[TOC]
kubespray是kubernetes-SIG 基于ansible提供的kubernetes集群安装工具
官方文档: https://kubespray.io/
Github地址: https://github.com/kubernetes-sigs/kubespray
基于2.14版本, 有如下要求
-
pip3、Ansible v2.9 、python-netaddr、Jinja 2.11
-
机器配置IPv4 forward
-
ssh免密配置
-
关闭firewalld和Selinux
-
最好用root运行
kubespray本身可以放在集群之外, 需要提前安装上面提到的对应软件
安装python3,去https://www.python.org/ftp/python/ 下载对应安装包
yum install -y gcc zlib zlib-devel openssl #为了编译安装python3
tar xf Python-3.9.0.tgz
cd Python-3.9.0/ && ./configure
make
make install
这种方式python3和pip3一起安装好
如果后面安装太慢可以配置国内pipy源
ssh-keygen
然后连续三次回车,生成ssh的公钥和私钥
然后配置ssh单向通道, 将公钥分发给其他机器
ssh-copy-id [email protected]
ssh-copy-id [email protected]
ssh-copy-id [email protected]
去github下载最新代码 https://github.com/kubernetes-sigs/kubespray
安装依赖
pip3 install -r requirements.txt
生成主机组
# 从模板拷贝一份,名字可以自己随意
cp -rfp inventory/sample inventory/mycluster
# 从inventory builder生成inventory文件
declare -a IPS=(192.168.51.130 192.168.51.131 192.168.51.132)
CONFIG_FILE=inventory/mycluster/hosts.yaml python3 contrib/inventory_builder/inventory.py ${IPS[@]}
查看集群安装参数,如果有需要, 修改
cat inventory/mycluster/group_vars/all/all.yml
cat inventory/mycluster/group_vars/k8s-cluster/k8s-cluster.yml
修改阿里源的kubernetes镜像仓库
vim inventory/mycluster/group_vars/k8s-cluster/k8s-cluster.yml
kube_image_repo: "registry.aliyuncs.com/google_containers"

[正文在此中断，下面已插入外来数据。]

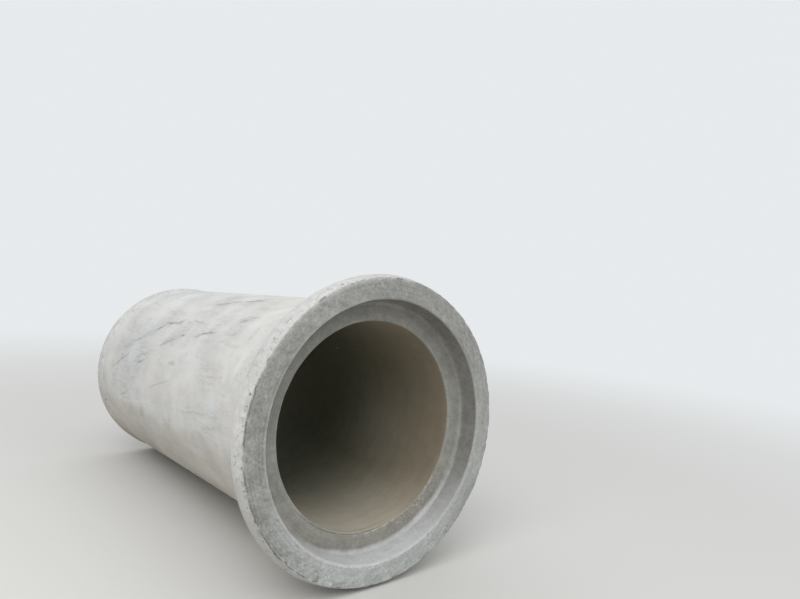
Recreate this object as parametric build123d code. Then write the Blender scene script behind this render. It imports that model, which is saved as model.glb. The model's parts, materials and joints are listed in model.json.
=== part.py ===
from build123d import *
import math
import os

# A precast concrete culvert pipe with a bell at one end and a spigot at the other, in millimetres.
# It is cast in one piece, so it is one turned solid. It is stored as it lies on a level floor, on
# the crest of its bell and on the ring of its spigot, with the bell towards -Y.
# The half section is drawn with X along the pipe, from the end face of the bell, and Y as radius.

# Waterway and barrel
BORE_DIAMETER = 1200.0
WALL = 110.0
OVERALL_LENGTH = 3060.0

# Spigot: a ring a little proud of the barrel, which rounds down to the end face
RING_LENGTH = 165.0
RING_RISE = 14.0
RING_SHOULDER = 30.0
NOSE_LENGTH = 65.0
NOSE_DROP = 20.0
SPIGOT_ARRIS = 6.0

# Socket inside the bell, which takes the spigot of the next pipe
JOINT_CLEARANCE = 4.0
SOCKET_DEPTH = 130.0
MOUTH_ARRIS = 10.0
BORE_ARRIS = 8.0

# Bell outside: the end face, a rim band that widens a little, and an ogee flare down to the barrel
FACE_WIDTH = 125.0
RIM_BAND = 60.0
RIM_RISE = 14.0
FLARE_LENGTH = 440.0
FLARE_CREST_RADIUS = 165.0

bore_radius = BORE_DIAMETER / 2
barrel_radius = bore_radius + WALL
ring_radius = barrel_radius + RING_RISE
nose_radius = ring_radius - NOSE_DROP
socket_end_radius = nose_radius + JOINT_CLEARANCE
mouth_radius = ring_radius + JOINT_CLEARANCE
face_radius = mouth_radius + FACE_WIDTH
rim_radius = face_radius + RIM_RISE

ring_start = OVERALL_LENGTH - RING_LENGTH
nose_start = OVERALL_LENGTH - NOSE_LENGTH


def level_arc_radius(length, drop):
    """Radius of an arc that starts level and falls by drop over length."""
    return (length**2 + drop**2) / (2 * drop)


def flare_turn():
    """Point where the flare's crest arc meets its root arc, each of them level at its own end."""
    drop = rim_radius - barrel_radius
    share = FLARE_CREST_RADIUS / level_arc_radius(FLARE_LENGTH, drop)
    return RIM_BAND + FLARE_LENGTH * share, rim_radius - drop * share


def bell_outside():
    """Rim band and flare, from the end face to the barrel."""
    rim = (RIM_BAND, rim_radius)
    turn = flare_turn()
    Line((0, face_radius), rim)
    TangentArc(rim, turn, tangent=(1, 0))
    TangentArc((RIM_BAND + FLARE_LENGTH, barrel_radius), turn, tangent=(-1, 0))


def spigot_outside():
    """Barrel, the ring's short rise, its level crest and the rounded nose."""
    Polyline(
        (RIM_BAND + FLARE_LENGTH, barrel_radius),
        (ring_start, barrel_radius),
        (ring_start + RING_SHOULDER, ring_radius),
        (nose_start, ring_radius),
    )
    TangentArc((nose_start, ring_radius), (OVERALL_LENGTH, nose_radius), tangent=(1, 0))


def socket_radius(depth):
    """Radius of the tapered socket wall at a depth from the end face."""
    return mouth_radius + (socket_end_radius - mouth_radius) * depth / SOCKET_DEPTH


def inside():
    """End face of the spigot, bore, shoulder, socket wall and end face, with their arrises eased."""
    Polyline(
        (OVERALL_LENGTH, nose_radius),
        (OVERALL_LENGTH, bore_radius + SPIGOT_ARRIS),
        (OVERALL_LENGTH - SPIGOT_ARRIS, bore_radius),
        (SOCKET_DEPTH + BORE_ARRIS, bore_radius),
        (SOCKET_DEPTH, bore_radius + BORE_ARRIS),
        (SOCKET_DEPTH, socket_end_radius),
        (MOUTH_ARRIS, socket_radius(MOUTH_ARRIS)),
        (0, mouth_radius + MOUTH_ARRIS),
        (0, face_radius),
    )


def turned_pipe():
    """The half section, turned about the pipe's axis."""
    with BuildPart() as pipe:
        with BuildSketch(Plane.XY):
            with BuildLine():
                bell_outside()
                spigot_outside()
                inside()
            make_face()
        revolve(axis=Axis.X)
    return pipe.part


def rest_tilt():
    """Tilt in degrees of the floor line that touches the flare's crest arc and the nose's arc."""
    nose_arc_radius = level_arc_radius(NOSE_LENGTH, NOSE_DROP)
    along = nose_start - RIM_BAND
    across = (ring_radius - nose_arc_radius) - (rim_radius - FLARE_CREST_RADIUS)
    reach = math.hypot(along, across)
    swing = math.asin((FLARE_CREST_RADIUS - nose_arc_radius) / reach)
    return math.degrees(swing - math.atan2(across, along))


def laid_down(pipe):
    """The pipe along +Y, tilted to touch the floor at both ends, centred over the origin."""
    lying = Rot(X=-rest_tilt()) * Rot(Z=90) * pipe
    box = lying.bounding_box()
    return Pos(-box.center().X, -box.center().Y, -box.min.Z) * lying


os.makedirs("parts", exist_ok=True)
culvert_pipe = laid_down(turned_pipe())
export_step(culvert_pipe, "parts/pipe.step")
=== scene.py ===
import json
import math
from types import SimpleNamespace

import bpy
import numpy as np
from bpy.props import FloatProperty, FloatVectorProperty, IntProperty, PointerProperty
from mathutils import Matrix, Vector


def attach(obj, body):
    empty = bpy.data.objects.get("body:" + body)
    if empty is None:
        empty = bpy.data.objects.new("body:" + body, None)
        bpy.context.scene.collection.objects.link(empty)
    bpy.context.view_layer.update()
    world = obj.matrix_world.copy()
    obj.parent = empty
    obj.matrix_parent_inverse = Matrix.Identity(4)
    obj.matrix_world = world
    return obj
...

如果需要安装日志,修改kubespray里面的ansible配置文件
cd ~/kubespray
echo 'log_path = /var/log/ansible.log' > ansible.cfg
安装Playbook
ansible-playbook -i inventory/mycluster/hosts.yaml --become --become-user=root cluster.yml
默认的Dashboard登陆token只有浏览权限,没有操作权限,需要创建一个admin账号
cd /tmp/
cat >k8s-admin.yaml<<EOF
apiVersion: v1
kind: ServiceAccount
metadata:
name: dashboard-admin
namespace: kube-system
---
kind: ClusterRoleBinding
apiVersion: rbac.authorization.k8s.io/v1beta1
metadata:
name: dashboard-admin
subjects:
- kind: ServiceAccount
name: dashboard-admin
namespace: kube-system
roleRef:
kind: ClusterRole
name: cluster-admin
apiGroup: rbac.authorization.k8s.io
EOF
kubectl create -f k8s-admin.yaml
# 将获取token的语句存入脚本
cat >k8s-dashboard-info.sh<<EOF
#!/bin/bash
source ~/.bash_profile
kubectl cluster-info
echo -e '\n默认登陆Token:'
SecretName=\$(kubectl get secret -o wide --all-namespaces|grep namespace-controller-token|awk '{print \$2}')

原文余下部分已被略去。